Complainant's predecessor, a Tennessee corporation and the exclusive owner of a patent right, entered into a contract with Turner Seymour Company, a Connecticut manufacturer, licensing it to make and sell a patented article to the exclusion of all others. The complainant, a domesticated Delaware corporation, which succeeded to the rights of its predecessor, keeps an office in Tennessee where it receives from the Connecticut manufacturer the royalties on the machines manufactured in Connecticut and from there distributed throughout the United States. The complainant does not make or supply any part of the machines or any material that goes into their manufacture, *Page 48 nor does it make, buy or sell any article of commerce. According to the statements of the bill, which upon demurrer, are admitted, complainant's sole business is to hold the patent right and receive the royalties from Turner Seymour Company.

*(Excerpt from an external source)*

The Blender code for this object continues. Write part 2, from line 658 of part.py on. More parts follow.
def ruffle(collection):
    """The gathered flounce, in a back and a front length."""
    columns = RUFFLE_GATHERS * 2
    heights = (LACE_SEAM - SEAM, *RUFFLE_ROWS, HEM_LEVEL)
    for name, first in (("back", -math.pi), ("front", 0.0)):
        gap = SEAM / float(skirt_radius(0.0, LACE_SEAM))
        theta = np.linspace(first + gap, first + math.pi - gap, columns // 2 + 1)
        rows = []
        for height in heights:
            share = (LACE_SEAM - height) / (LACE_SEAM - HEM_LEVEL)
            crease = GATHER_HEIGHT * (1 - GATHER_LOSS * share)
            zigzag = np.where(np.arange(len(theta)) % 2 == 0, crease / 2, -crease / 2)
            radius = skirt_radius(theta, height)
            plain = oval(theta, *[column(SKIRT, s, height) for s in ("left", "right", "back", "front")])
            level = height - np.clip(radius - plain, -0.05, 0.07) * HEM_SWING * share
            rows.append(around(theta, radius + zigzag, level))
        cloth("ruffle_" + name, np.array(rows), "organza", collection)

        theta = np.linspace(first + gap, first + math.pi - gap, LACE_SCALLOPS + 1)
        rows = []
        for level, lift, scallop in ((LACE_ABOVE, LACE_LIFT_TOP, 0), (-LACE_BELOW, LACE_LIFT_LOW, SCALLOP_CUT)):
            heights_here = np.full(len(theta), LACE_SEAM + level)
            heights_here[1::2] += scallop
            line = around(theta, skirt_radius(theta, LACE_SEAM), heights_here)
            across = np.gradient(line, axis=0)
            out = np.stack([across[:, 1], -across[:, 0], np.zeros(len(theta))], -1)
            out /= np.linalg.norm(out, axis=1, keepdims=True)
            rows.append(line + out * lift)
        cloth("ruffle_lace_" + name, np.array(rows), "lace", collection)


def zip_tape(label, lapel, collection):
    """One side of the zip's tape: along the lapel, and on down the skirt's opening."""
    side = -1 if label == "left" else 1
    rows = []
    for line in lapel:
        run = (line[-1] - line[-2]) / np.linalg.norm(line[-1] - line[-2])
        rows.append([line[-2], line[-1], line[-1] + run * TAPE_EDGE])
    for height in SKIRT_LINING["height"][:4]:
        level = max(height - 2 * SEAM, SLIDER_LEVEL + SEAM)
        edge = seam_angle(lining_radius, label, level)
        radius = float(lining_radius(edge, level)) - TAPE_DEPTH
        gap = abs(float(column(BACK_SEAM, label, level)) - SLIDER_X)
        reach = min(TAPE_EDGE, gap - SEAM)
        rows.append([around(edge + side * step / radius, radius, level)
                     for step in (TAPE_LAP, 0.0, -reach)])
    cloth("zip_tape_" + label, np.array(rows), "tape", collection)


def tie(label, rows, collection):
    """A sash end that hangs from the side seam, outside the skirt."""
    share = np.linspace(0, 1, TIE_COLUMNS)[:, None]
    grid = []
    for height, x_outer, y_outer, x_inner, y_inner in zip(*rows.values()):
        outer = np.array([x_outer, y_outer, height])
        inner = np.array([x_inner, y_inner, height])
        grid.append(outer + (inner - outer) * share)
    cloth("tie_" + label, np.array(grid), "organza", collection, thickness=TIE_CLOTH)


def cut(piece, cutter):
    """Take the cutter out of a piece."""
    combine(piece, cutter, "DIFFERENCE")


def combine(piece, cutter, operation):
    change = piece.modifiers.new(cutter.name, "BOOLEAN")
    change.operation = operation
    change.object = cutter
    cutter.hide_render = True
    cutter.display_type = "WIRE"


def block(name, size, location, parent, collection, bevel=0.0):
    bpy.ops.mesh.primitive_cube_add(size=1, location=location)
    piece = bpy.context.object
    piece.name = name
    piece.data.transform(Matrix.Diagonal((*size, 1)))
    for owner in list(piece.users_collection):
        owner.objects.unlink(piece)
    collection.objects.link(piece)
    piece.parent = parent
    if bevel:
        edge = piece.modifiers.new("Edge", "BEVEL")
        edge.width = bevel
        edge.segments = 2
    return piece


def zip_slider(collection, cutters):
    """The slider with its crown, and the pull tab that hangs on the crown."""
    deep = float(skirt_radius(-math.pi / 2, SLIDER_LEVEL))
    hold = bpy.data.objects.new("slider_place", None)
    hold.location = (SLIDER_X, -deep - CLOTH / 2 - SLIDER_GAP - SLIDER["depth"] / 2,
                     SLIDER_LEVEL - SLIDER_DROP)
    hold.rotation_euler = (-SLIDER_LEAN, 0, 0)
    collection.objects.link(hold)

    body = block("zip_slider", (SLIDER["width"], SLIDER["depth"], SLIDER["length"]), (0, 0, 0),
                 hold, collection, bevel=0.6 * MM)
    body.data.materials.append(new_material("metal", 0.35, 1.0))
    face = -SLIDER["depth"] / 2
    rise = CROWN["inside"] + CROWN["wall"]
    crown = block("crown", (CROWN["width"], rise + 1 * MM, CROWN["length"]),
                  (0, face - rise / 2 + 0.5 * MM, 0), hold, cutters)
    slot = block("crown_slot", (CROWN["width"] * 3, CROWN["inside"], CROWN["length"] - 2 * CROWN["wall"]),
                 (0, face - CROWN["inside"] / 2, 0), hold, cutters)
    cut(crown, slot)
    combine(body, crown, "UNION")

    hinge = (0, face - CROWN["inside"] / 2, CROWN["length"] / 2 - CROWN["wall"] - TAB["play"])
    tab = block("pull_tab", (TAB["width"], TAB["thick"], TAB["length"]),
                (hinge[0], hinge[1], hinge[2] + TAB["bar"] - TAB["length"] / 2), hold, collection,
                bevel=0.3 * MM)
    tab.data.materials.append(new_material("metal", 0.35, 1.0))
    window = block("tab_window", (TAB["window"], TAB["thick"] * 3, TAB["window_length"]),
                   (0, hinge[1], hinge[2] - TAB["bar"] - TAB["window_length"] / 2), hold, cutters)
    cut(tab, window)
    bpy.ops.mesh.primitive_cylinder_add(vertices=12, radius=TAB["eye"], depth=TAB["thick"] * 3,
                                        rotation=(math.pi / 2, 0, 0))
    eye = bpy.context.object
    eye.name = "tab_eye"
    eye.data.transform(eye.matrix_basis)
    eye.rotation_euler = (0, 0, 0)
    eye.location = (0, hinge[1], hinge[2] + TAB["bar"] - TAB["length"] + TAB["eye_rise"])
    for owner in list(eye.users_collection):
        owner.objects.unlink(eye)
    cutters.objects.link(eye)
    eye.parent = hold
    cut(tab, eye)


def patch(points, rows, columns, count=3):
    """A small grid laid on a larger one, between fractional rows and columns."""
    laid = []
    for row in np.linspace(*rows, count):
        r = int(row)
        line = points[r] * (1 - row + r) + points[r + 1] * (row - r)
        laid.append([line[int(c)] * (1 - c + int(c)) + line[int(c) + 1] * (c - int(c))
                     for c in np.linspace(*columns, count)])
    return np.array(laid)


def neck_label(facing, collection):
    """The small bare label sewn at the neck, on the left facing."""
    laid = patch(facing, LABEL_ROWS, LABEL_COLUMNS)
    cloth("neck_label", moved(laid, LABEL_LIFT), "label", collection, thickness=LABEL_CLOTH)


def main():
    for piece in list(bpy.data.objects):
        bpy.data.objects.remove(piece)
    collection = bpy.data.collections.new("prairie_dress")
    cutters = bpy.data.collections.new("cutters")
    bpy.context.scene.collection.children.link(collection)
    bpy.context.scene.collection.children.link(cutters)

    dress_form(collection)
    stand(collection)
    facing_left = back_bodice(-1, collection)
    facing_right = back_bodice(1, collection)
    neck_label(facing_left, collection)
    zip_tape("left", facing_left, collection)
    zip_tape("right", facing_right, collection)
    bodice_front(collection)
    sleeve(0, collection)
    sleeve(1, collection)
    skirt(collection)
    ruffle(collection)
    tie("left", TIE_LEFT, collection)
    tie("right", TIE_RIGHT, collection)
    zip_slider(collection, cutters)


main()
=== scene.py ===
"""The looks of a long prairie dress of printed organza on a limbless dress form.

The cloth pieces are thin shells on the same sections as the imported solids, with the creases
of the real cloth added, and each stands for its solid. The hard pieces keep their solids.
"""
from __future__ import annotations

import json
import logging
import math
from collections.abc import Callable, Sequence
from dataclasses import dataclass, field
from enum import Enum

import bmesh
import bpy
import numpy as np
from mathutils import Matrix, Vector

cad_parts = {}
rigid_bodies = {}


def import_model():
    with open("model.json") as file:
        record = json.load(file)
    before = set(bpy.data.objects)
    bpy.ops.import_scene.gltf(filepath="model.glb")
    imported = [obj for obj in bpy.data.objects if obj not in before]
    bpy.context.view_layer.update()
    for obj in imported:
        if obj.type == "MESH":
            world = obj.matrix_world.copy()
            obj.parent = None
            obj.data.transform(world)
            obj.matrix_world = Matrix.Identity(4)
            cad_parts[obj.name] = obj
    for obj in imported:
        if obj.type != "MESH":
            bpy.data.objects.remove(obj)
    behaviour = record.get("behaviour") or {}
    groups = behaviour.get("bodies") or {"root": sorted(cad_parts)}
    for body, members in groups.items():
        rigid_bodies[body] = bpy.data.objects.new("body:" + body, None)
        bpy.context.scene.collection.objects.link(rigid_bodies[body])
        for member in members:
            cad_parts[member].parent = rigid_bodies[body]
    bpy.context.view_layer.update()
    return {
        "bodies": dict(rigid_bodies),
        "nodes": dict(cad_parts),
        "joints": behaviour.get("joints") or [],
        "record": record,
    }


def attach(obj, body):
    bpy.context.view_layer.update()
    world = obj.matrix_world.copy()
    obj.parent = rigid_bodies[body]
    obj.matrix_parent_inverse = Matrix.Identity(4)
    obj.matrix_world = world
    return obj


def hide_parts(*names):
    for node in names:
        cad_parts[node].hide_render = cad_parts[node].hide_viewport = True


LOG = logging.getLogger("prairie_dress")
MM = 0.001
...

The Commissioner of Finance and Taxation assessed the excise tax against complainant for the years 1925, 1926 and 1927, amounting to $539.35, and payment was about to be enforced when complainant pursuing the course prescribed by statute, paid the tax under protest and, alleging that it was illegally exacted, sued to recover the amount paid. The defendants, representing the State, demurred to the bill. The chancellor overruled the demurrer whereupon defendant refused to further plead and a decree was entered awarding complainant a recovery for the aggregate of the taxes paid by it.
The defendants appealed, insisting that complainant is subject to the excise tax imposed by chapter 21, Acts of 1923. The tax levied by this Act is a privilege tax upon domestic and foreign corporations organized for profit and carrying on business in this State. The annual tax is measured by a sum equal to three per cent of the net earnings for each preceding fiscal year, arising from business done wholly within the State. Corporations not doing business in the State and those that derive no net earnings from business done in the State are not subject to the tax. Bank of Commerce Trust Co. v. Senter, 149 Tenn. 569.
The complainant derived no profit from the manufacture and sale of the patented article which was manufactured by the licensee. Its income was derived altogether from the royalties on its patent right. The State could not levy a tax upon the value of the patent right and where the State attempts to tax income inquiry is *Page 49 allowed to the sources from which the income is derived and the same considerations that would invalidate a tax upon the source would also invalidate a tax upon the income. Such is the rule announced in Gillespie v. Oklahoma, 257 U.S. 501, followingMcCullough v. Maryland, 4 Wheat., 316, and other cases.
Resort to analogy is rendered unnecessary by authorities directly in point. In State v. Butler, 3 Lea, 222, the court, holding that the State could not tax sales of patented articles, said:
"If the State can forbid the use and enjoyment of the right granted except on terms of paying for the privilege . . . she may as well . . . forbid it entirely. In this way the privilege granted may be rendered valueless and the right purchased from the United States be entirely destroyed for all practical purposes."
In Long v. Rockwood, 277 U.S. 145, 72 Law Ed., 824, the court said:
"These causes present the question whether the State of Massachusetts may tax, as income, royalties received by one of her citizens for the use of patents issued to him by the United States. The Supreme Judicial Court of that State held such an imposition would amount to a tax upon the patent right itself and was prohibited by the Federal Constitution. We agree with that conclusion."
Further discussion of the questions presented through the assignments of error and brief are unnecessary.